» EXERCISE OBJECTIVE
In the records below, begin at the line that has "build_upper(parts, materials)" and stop after the line that has "zip(*points))), Vector(map(max, zip(*points)))"; quote those lines verbatim and nothing more.

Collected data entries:
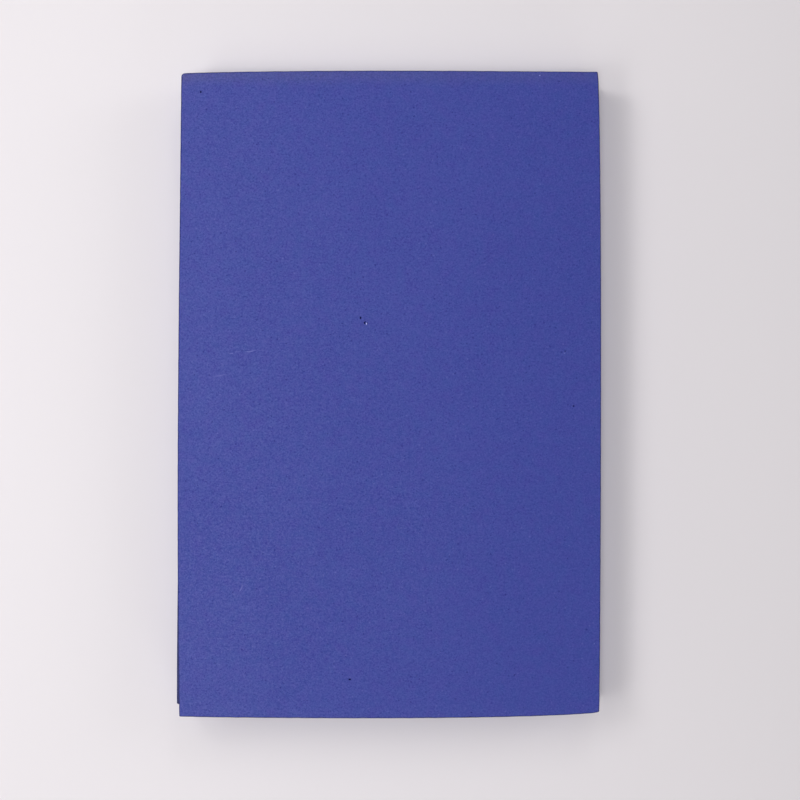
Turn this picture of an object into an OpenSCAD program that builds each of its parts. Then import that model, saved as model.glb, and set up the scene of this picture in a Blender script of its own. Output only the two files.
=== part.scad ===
// Thick foam sheet: one slab of closed-cell EVA, cut by hand from a larger board.
// X runs across the width, Y along the length, Z up through the thickness.
// The origin is at the middle of the underside's bounding rectangle, so the slab rests on Z = 0.
// Its two broad faces are flat and parallel. The four sides are knife cuts, so they bow outwards a
// little between the corners, and the corners are slightly out of square.

/* [Sheet] */
// Width of the sheet over its two bowed long sides
sheet_w = 150.5; // [100:0.1:200]
// Length of the sheet over its two bowed short sides
sheet_l = 230; // [160:0.5:300]
// Thickness of the foam
sheet_t = 15; // [8:0.5:25]
// Colour of the foam
foam_colour = "royalblue"; // [royalblue, navy, red, yellow, green, black, white, gray]

/* [Hand-cut edges] */
// How far the left long side bows out
left_bow = 0.87; // [0:0.01:2]
// How far the right long side bows out
right_bow = 1.03; // [0:0.01:2]
// How far the upper short side bows out
upper_bow = 0.71; // [0:0.01:2]
// How far the lower short side bows out; it was cut freehand, so it curves most
lower_bow = 1.63; // [0:0.01:3]
// How far each corner lies out of square, as X and Y: upper left
corner_ul = [0.5, -0.2]; // [-2:0.01:2]
// Upper right corner
corner_ur = [-0.26, 0.34]; // [-2:0.01:2]
// Lower right corner
corner_lr = [0.36, 0.75]; // [-2:0.01:2]
// Lower left corner
corner_ll = [-0.19, -0.98]; // [-2:0.01:2]
// Radius of the upper left corner, which is worn; the other three are crisp
worn_corner_r = 1.2; // [0.2:0.1:4]

/* [Foot of the left cut] */
// How far the last pass of the knife ran out under the lower left corner
foot_out = 4.25; // [0.5:0.05:6]
// Height at which that pass left the upright cut
foot_h = 5; // [2:0.5:7]

/* [Hidden] */
STEPS = 28;       // straight runs along each side
WORN_STEPS = 6;   // straight runs around the worn corner
BITE = 0.6;       // how deep the foot's flank starts inside the upright cut
START = 0.12;     // how far inside the cut the foot starts, at the upper left corner

// The four corners of the top face, before its sides bow out.
UL = [-sheet_w / 2 + left_bow, sheet_l / 2 - upper_bow] + corner_ul;
UR = [sheet_w / 2 - right_bow, sheet_l / 2 - upper_bow] + corner_ur;
LR = [sheet_w / 2 - right_bow, -sheet_l / 2 + lower_bow] + corner_lr;
LL = [-sheet_w / 2 + left_bow, -sheet_l / 2 + lower_bow] + corner_ll;

// Height of a bow at u, from 0 at one corner to 1 at the next. skew moves its crown along the side
// (1 is the middle), and fullness under 1 makes it rise faster out of the corners.
function crown(u, skew, fullness) = pow(max(0, sin(180 * pow(u, skew))), fullness);

// The point at u on the side from a to b, bowed out by bow along the outward direction n.
function side(a, b, n, bow, skew, fullness, u) = a + (b - a) * u + n * bow * crown(u, skew, fullness);

function upper_side(u) = side(UL, UR, [0, 1], upper_bow, 0.74, 0.98, u);
function right_side(u) = side(UR, LR, [1, 0], right_bow, 0.64, 0.70, u);
function lower_side(u) = side(LL, LR, [0, -1], lower_bow, 1.60, 0.45, u);
function left_side(u) = side(UL, LL, [-1, 0], left_bow, 1.41, 0.80, u);

// Where the foot's toe lies on the underside, at u down the left side.
function toe(u) = left_side(u) + [START * (1 - u) - foot_out * u, 0];

// Stations along a side, closer together near its corners, where the bow turns fastest.
function station(i) = (1 - cos(180 * i / STEPS)) / 2;

// The worn corner: a quarter turn of arc that takes the place of the point of the corner.
WORN_C = UL + [worn_corner_r, -worn_corner_r];
worn = [for (i = [0:WORN_STEPS]) WORN_C + worn_corner_r * [cos(180 - 90 * i / WORN_STEPS), sin(180 - 90 * i / WORN_STEPS)]];

// The outline of the slab, clockwise from the worn corner.
outline = concat(
    worn,
    [for (i = [1:STEPS]) let (p = upper_side(station(i))) if (p.x > WORN_C.x + 0.8) p],
    [for (i = [1:STEPS]) right_side(station(i))],
    [for (i = [1:STEPS]) lower_side(1 - station(i))],
    [for (i = [1:STEPS]) let (p = left_side(1 - station(i))) if (p.y < WORN_C.y - 0.8) p]
);

// The toe's stations stop at the lower left corner and start a little below the worn one.
foot_line = [for (i = [0:STEPS]) 0.03 + 0.97 * station(i)];

// Middle of the bounding rectangle, which is moved to the origin.
xs = concat([for (p = outline) p.x], [for (u = foot_line) toe(u).x]);
ys = [for (p = outline) p.y];
middle = [(min(xs) + max(xs)) / 2, (min(ys) + max(ys)) / 2];

// The slab: the outline straight down through the thickness.
module slab() linear_extrude(height = sheet_t) polygon(outline);

// The foot: a long wedge under the left cut. Each section of it is a triangle, with its toe out on
// the underside, its heel inside the slab, and its crest just inside the upright cut.
module foot() {
    n = len(foot_line);
    points = [for (u = foot_line) each [
        [toe(u).x, toe(u).y, 0],
        [left_side(u).x + 2 * BITE, left_side(u).y, 0],
        [left_side(u).x + BITE, left_side(u).y, foot_h]
    ]];
    faces = concat(
        [[0, 1, 2]],
        [for (k = [0:n - 2]) for (j = [0:2]) each [
            [3 * k + j, 3 * k + 3 + j, 3 * k + (j + 1) % 3],
            [3 * k + (j + 1) % 3, 3 * k + 3 + j, 3 * k + 3 + (j + 1) % 3]
        ]],
        [[3 * n - 1, 3 * n - 2, 3 * n - 3]]
    );
    polyhedron(points = points, faces = faces);
}

module foam_sheet() {
    color(foam_colour)
        translate([-middle.x, -middle.y, 0])
            union() {
                slab();
                foot();
            }
}

foam_sheet();
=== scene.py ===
import math

import bmesh
import bpy
import numpy as np
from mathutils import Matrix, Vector


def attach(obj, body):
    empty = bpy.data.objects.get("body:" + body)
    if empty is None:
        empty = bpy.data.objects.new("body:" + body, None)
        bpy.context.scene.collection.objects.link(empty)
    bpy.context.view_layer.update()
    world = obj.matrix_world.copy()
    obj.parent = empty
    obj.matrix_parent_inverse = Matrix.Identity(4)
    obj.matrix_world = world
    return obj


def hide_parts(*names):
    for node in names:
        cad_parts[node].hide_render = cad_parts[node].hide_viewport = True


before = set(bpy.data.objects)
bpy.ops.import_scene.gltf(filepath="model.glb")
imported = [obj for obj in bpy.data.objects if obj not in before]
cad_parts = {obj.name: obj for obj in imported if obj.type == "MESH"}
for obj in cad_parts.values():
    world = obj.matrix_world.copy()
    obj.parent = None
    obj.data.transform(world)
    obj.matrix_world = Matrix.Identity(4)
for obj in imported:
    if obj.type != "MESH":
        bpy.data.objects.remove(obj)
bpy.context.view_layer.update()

MM = 0.001
rng = np.random.default_rng(41)

# ---------------------------------------------------------------- camera
cam_data = bpy.data.cameras.new("camera")
cam_data.sensor_width = 36.0
cam_data.lens = 45.0
cam_data.clip_start = 0.01
cam_data.clip_end = 20.0
camera = bpy.data.objects.new("camera", cam_data)
bpy.context.scene.collection.objects.link(camera)
camera.location = (0.005620, -0.001959, 0.3702)
camera.rotation_euler = (0.0, 0.0, 0.0)
bpy.context.scene.camera = camera
bpy.context.scene.view_settings.view_transform = "Standard"
bpy.context.scene.view_settings.look = "None"

# ---------------------------------------------------------------- the sheet's form, in millimetres
SHEET_W, SHEET_L, SHEET_T = 150.5, 230.0, 15.0
LEFT_BOW, RIGHT_BOW, UPPER_BOW, LOWER_BOW = 0.87, 1.03, 0.71, 1.63
WORN_R = 1.2
FOOT_OUT, FOOT_H, BITE, START = 4.25, 5.0, 0.6, 0.12
STEPS = 28

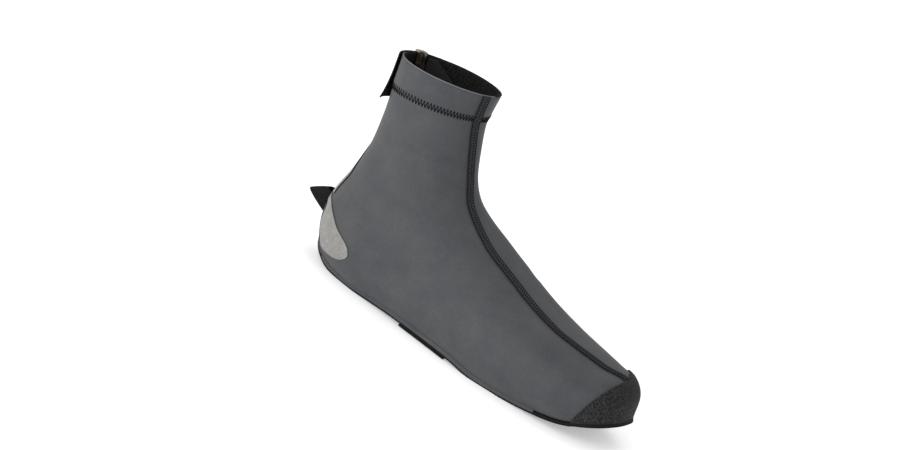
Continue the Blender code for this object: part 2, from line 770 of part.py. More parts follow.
def build_heel_loop(parts, materials):
    """A strap of webbing sewn to the heel at both ends, its fold leaning up and back."""
    angles = np.radians(np.linspace(-90, 90, 15))
    lift = 2 * FIT + GUARD_THICKNESS
    rows = []
    for share in np.linspace(0, 1, 5):
        z = LOOP_FOOT + (LOOP_HEAD - LOOP_FOOT) * share
        station = station_at_height(z)
        offsets = LOOP_SPREAD / 2 * np.sin(angles)
        turns = np.array([beside(station, 1.0, offset) for offset in offsets])
        root = skin(station, turns, lift)
        reach = np.array([
            -(LOOP_REACH_FOOT + (LOOP_REACH_HEAD - LOOP_REACH_FOOT) * share),
            0.0,
            LOOP_RISE_FOOT + (LOOP_RISE_HEAD - LOOP_RISE_FOOT) * share,
        ])
        rows.append(root + np.cos(angles)[:, None] ** 0.8 * reach)
    loop = add_object("heel_loop", sheet_mesh("heel_loop", np.stack(rows)), parts, materials["webbing"])
    thicken(loop, LOOP_WEBBING, 1)


def stand_over_origin(parts, helpers):
    """Hang every piece on an empty, which puts the origin on the floor under the shoe's middle."""
    bpy.context.view_layer.update()
    graph = bpy.context.evaluated_depsgraph_get()
    corners = []
    for obj in parts.objects:
        evaluated = obj.evaluated_get(graph)
        corners += [evaluated.matrix_world @ Vector(corner) for corner in evaluated.bound_box]
    corners = np.array(corners)
    middle = (corners.min(axis=0) + corners.max(axis=0)) / 2
    carrier = bpy.data.objects.new("overshoe_origin", None)
    parts.objects.link(carrier)
    carrier.location = (-middle[0], -middle[1], 0)
    for obj in list(parts.objects) + list(helpers.objects):
        if obj is not carrier:
            obj.parent = carrier


def main():
    clear_scene()
    parts = make_collection("cycling_overshoe")
    helpers = make_collection("cutters", helper=True)
    materials = {
        "shell": make_material("shell_fabric", (0.115, 0.125, 0.13), 0.55),
        "trim": make_material("trim_tape", (0.02, 0.02, 0.021), 0.7),
        "webbing": make_material("webbing", (0.012, 0.012, 0.013), 0.8),
        "panel": make_material("sole_panel", (0.015, 0.015, 0.016), 0.6),
        "cap": make_material("toe_fabric", (0.022, 0.022, 0.023), 0.75),
        "reflective": make_material("reflective_film", (0.38, 0.37, 0.35), 0.45),
        "metal": make_material("zip_metal", (0.16, 0.14, 0.11), 0.35, 1.0),
    }
    room = sole_room(helpers)
    build_upper(parts, materials)
    build_outsole(parts, helpers, materials)
    build_arch_strap(parts, materials)
    build_toe_cap(parts, helpers, room, materials)
    build_front_seam(parts, materials)
    build_heel_guard(parts, helpers, room, materials)
    build_heel_patch(parts, helpers, materials)
    build_back_strip(parts, materials)
    build_heel_loop(parts, materials)
    build_zip(parts, materials)
    build_zip_flap(parts, materials)
    build_slider(parts, helpers, materials)
    build_pull(parts, helpers, materials)
    build_closure_tab(parts, materials)
    stand_over_origin(parts, helpers)


main()
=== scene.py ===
# %% [markdown]
# # A cycling overshoe, dressed for its photograph
# An overshoe is a thin cover of coated fabric, pulled on over a cycling shoe against cold and
# rain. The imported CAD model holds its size, its solids and its one hinge. This lesson loads that
# model as a fixed frame, and gives each piece the cloth, thread and film that the eye expects.

# %% Load the frame
import math
from collections import namedtuple

import bmesh
import bpy
import numpy as np
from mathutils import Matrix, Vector


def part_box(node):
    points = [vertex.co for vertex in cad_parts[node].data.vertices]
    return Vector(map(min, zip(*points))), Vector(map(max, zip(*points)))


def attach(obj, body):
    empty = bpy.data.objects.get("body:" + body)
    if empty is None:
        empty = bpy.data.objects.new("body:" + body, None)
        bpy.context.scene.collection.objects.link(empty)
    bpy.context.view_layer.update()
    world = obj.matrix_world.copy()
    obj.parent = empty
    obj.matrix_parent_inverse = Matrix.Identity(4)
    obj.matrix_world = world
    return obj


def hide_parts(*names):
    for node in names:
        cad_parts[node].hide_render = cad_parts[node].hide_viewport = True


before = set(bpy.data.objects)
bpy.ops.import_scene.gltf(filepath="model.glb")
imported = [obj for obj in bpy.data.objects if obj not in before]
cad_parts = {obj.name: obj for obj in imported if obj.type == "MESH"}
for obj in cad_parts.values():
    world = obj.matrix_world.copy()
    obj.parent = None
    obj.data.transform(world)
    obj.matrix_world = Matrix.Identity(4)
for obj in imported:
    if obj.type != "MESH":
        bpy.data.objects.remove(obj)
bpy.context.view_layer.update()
print("CAD nodes:", ", ".join(sorted(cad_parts)))

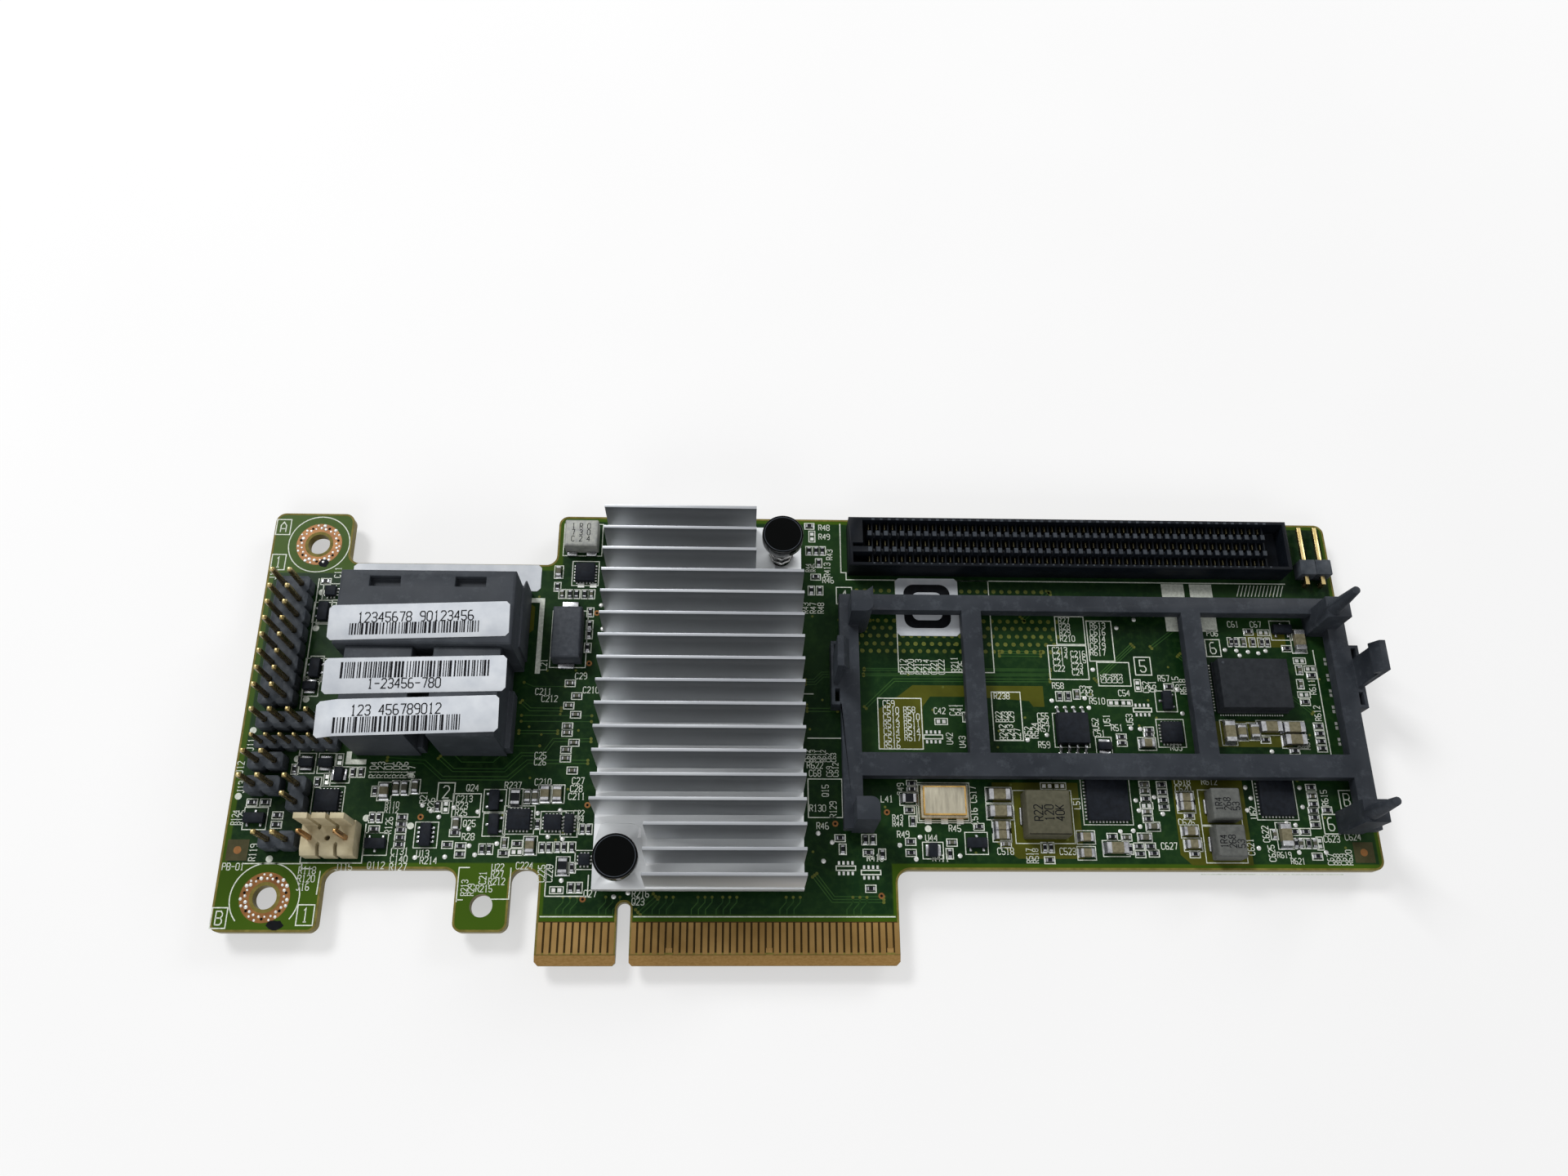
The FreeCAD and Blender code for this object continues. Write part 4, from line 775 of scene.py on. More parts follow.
NAMES_ACROSS = [
    (-45.9, 12.5, "R118 R120 J16", 0, -1.15), (-40.9, 13.0, "J115"), (-36.4, 13.2, "Q112"),
    (-33.3, 15.2, "C131 C140 R127", 0, -1.1), (-29.7, 14.9, "U13"), (-29.1, 13.9, "R214"),
    (-14.0, 29.3, "C25 C26", 0, -1.0), (-8.3, 25.5, "C27 C28 C211", -0.2, -1.15), (-23.5, 24.4, "Q24"),
    (-18.0, 24.8, "R237"), (-13.7, 25.3, "C210"), (-24.8, 22.8, "C213 R23 R25", 0, -1.0),
    (-23.5, 19.2, "Q25 R28", 0, -1.9), (-34.9, 22.0, "R110 R112", 0, -0.85),
    (-18.9, 13.0, "U22 R27", 0, -1.0), (-19.2, 11.0, "R212 R215", -1.7, -1.0), (-15.5, 13.2, "C224"),
    (-5.7, 9.3, "C27"), (1.1, 9.3, "R216 Q23", 0, -1.1), (-7.8, 20.8, "C22 P24", 0, -0.9),
    (28.4, 66.8, "R48 R49", 0, -1.6), (28.9, 57.7, "R46"),
    (37.7, 37.6, "C59 C510 C512 R513 C514 C515 R516", 0, -1.08),
    (40.8, 36.6, "R58 R510 R511 R514 R517", 0, -1.08), (45.4, 36.5, "C42"), (54.7, 38.9, "R238"),
    (61.1, 35.8, "C55 R54 R57", 0, -1.0), (60.9, 31.3, "R59"), (65.7, 51.3, "R27 R28 R29 R210", 0, -1.0),
    (70.6, 50.5, "R613 C616 R614 C619 R617", -0.1, -1.12), (64.3, 46.4, "C213 C214 C21 C22", 0, -1.0),
    (67.1, 45.8, "C216 C215 C23 C24", 0, -1.0), (63.8, 40.6, "R58"), (69.3, 38.2, "R510"),
    (73.9, 39.5, "C54"), (69.4, 33.1, "C51"), (72.2, 34.0, "R51"), (26.1, 28.0, "R622 C68", 0.3, -1.2),
    (26.4, 21.6, "R130"), (27.4, 19.0, "R46"), (36.9, 23.0, "L41"), (38.5, 20.3, "R43 R44", 0, -0.9),
    (46.7, 18.7, "R45"), (39.1, 17.8, "R49"), (43.2, 17.3, "U44"), (53.6, 15.4, "C518"),
    (62.7, 15.4, "C523"), (92.4, 50.9, "C61 C67", 3.6, 0), (80.3, 41.9, "R57"), (80.9, 31.0, "R65"),
    (80.8, 25.8, "C618 R612", 4.1, 0), (80.8, 24.7, "C620"), (80.7, 19.7, "C626"), (77.7, 16.2, "C627"),
    (102.0, 17.3, "C623 C624", 3.2, 0.3), (94.7, 15.0, "R619 R621", 1.9, -0.9),
    (-8.8, 41.6, "C29 C210", 1.3, -2.2), (-14.6, 39.1, "C211 C212", 1.0, -1.1), (-56.6, 13.0, "PB-01"),
    (34.6, 14.4, "R410 R411", 9.5, 0), (88.9, 49.4, "P06"),
]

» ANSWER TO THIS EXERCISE
    build_upper(parts, materials)
    build_outsole(parts, helpers, materials)
    build_arch_strap(parts, materials)
    build_toe_cap(parts, helpers, room, materials)
    build_front_seam(parts, materials)
    build_heel_guard(parts, helpers, room, materials)
    build_heel_patch(parts, helpers, materials)
    build_back_strip(parts, materials)
    build_heel_loop(parts, materials)
    build_zip(parts, materials)
    build_zip_flap(parts, materials)
    build_slider(parts, helpers, materials)
    build_pull(parts, helpers, materials)
    build_closure_tab(parts, materials)
    stand_over_origin(parts, helpers)


main()
=== scene.py ===
# %% [markdown]
# # A cycling overshoe, dressed for its photograph
# An overshoe is a thin cover of coated fabric, pulled on over a cycling shoe against cold and
# rain. The imported CAD model holds its size, its solids and its one hinge. This lesson loads that
# model as a fixed frame, and gives each piece the cloth, thread and film that the eye expects.

# %% Load the frame
import math
from collections import namedtuple

import bmesh
import bpy
import numpy as np
from mathutils import Matrix, Vector


def part_box(node):
    points = [vertex.co for vertex in cad_parts[node].data.vertices]
    return Vector(map(min, zip(*points))), Vector(map(max, zip(*points)))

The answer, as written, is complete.